Nesta semana, o Painel Intergovernamental da ONU sobre Mudança Climática, Ipcc, lançou um novo relatório sobre o clima. Pela primeira vez, este tipo de documento traz uma sessão especial sobre a Amazônia e como a população local já está sofrendo com os impactos do aquecimento global. A ONU News entrevistou uma das co-autoras do estudo do Ipcc, a especialista em ecologia humana Patrícia Pinho. De São Paulo, ela detalhou a ligação entre mudança climática e injustiça social.
ONU News: O relatório é muito extenso e separado por regiões. Se o mundo não conseguir limitar o aquecimento global a 1,5° Celsius, como será a Amazônia do futuro? Espécies serão extintas? Qual será o impacto para as populações que lá vivem?
Patrícia Pinho: Muito boa essa colocação. Eu desenvolvi um box só sobre a Amazônia, sendo que a primeira vez que o relatório traz com muito mais propriedade um olhar social sobre a Amazônia. A gente conseguiu trazer o que significa o aquecimento, o que significam os impactos e riscos das mudanças climáticas no contexto dos povos indígenas da Amazônia. Dentro deste contexto, existe um componente de justiça climática muito forte nesse relatório.
Historicamente, os países e regiões e populações que são mais responsáveis pela maior parte das emissões dos gases de efeito estufa e consequentemente do aquecimento global, enquanto as regiões do Sul global são aquelas que experenciam os impactos mais severos e mais acirrados. E são as populações do Sul global que têm a menor capacidade de resposta.
Dentro desta população que já é vulnerável e exposta, a gente tem também a vulnerabilidade que tem cor, que tem raça, etnia, gênero e geografia. A gente traz isso com muito mais prominência nesse relatório.

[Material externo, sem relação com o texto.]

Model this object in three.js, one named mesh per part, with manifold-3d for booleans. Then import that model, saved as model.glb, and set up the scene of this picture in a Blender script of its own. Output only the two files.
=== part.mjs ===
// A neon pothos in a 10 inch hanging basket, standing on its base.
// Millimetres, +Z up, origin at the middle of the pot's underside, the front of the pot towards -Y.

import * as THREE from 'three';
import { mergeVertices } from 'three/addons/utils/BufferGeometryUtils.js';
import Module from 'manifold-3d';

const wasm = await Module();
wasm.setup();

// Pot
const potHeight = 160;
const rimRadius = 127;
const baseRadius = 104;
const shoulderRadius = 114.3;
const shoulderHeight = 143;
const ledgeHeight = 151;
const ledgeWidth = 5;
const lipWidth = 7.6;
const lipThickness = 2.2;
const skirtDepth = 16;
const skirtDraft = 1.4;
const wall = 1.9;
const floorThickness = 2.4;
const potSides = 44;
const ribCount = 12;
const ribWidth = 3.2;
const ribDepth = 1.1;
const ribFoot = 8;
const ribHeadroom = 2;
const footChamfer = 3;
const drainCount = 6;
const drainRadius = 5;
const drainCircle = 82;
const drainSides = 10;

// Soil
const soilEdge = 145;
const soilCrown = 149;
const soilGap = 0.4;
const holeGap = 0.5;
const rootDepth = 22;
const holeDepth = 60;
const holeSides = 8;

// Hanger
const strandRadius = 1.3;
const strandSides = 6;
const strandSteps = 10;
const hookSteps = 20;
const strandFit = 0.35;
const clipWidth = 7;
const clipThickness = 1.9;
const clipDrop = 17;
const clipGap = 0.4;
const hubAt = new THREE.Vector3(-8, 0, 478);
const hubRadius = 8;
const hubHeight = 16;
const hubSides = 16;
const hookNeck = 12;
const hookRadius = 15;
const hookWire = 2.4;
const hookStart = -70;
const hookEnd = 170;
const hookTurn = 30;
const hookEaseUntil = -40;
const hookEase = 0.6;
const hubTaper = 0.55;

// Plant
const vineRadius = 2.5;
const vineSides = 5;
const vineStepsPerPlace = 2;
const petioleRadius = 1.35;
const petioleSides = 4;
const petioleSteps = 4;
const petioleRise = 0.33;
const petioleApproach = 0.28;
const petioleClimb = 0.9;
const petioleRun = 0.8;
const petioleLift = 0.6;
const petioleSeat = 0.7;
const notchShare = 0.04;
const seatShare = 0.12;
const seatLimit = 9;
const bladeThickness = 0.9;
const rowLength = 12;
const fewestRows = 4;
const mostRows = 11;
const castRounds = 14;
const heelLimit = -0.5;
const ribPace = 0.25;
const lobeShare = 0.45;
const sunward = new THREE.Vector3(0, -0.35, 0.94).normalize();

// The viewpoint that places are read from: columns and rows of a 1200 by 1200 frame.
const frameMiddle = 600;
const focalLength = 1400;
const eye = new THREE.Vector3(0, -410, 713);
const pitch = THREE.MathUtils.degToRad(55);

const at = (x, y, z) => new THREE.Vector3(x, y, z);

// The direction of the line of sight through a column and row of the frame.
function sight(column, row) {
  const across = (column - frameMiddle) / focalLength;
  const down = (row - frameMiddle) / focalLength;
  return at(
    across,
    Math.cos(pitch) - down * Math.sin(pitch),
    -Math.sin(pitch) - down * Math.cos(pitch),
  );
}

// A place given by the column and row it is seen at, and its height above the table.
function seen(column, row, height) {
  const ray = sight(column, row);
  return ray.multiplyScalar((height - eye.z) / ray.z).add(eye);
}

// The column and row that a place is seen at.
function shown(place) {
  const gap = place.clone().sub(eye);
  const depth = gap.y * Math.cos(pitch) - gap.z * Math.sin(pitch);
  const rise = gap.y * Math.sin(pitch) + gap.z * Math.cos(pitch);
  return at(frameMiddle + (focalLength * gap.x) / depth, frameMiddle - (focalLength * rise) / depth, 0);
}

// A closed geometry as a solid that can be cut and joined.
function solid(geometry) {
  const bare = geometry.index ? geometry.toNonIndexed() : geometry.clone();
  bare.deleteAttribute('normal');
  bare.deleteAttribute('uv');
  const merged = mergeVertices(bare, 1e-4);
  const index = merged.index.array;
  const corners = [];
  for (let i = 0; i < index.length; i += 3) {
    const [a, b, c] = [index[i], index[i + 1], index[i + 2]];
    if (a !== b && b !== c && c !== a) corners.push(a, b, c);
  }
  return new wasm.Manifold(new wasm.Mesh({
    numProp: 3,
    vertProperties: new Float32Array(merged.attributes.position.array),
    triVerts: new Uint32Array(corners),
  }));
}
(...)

Para os povos indígenas e a Amazônia, nesse documento a gente mostra como que para algumas populações esse limiar social já tem acontecido. Por conta do que? Perdas e danos. É um outro conceito que o IPCC tem trazido, ele não é novo, mas ganhou muito espaço dentro deste relatório. A questão da justiça climática é porquê a gente tem observado e os riscos no futuro vão se materializar de maneira muito mais pronunciada, que geram perdas e danos econômicos e também não-econômicos, não-materiais, como perda de habitat, perdas de valores coletivos, perda de lugares sagrados, perda de modo de vida. E isso tudo num contexto indígena e sobretudo, na Amazônia, é muito severo.
Mas não é só a Amazônia neste caso. A gente tem o Ártico, onde 1,5° C em 2040 significa 7 graus de aquecimento no Ártico. O que acontece com esses povos? O que acontece com a população mais indígena, tradicional, que depende mais desses ecossistemas?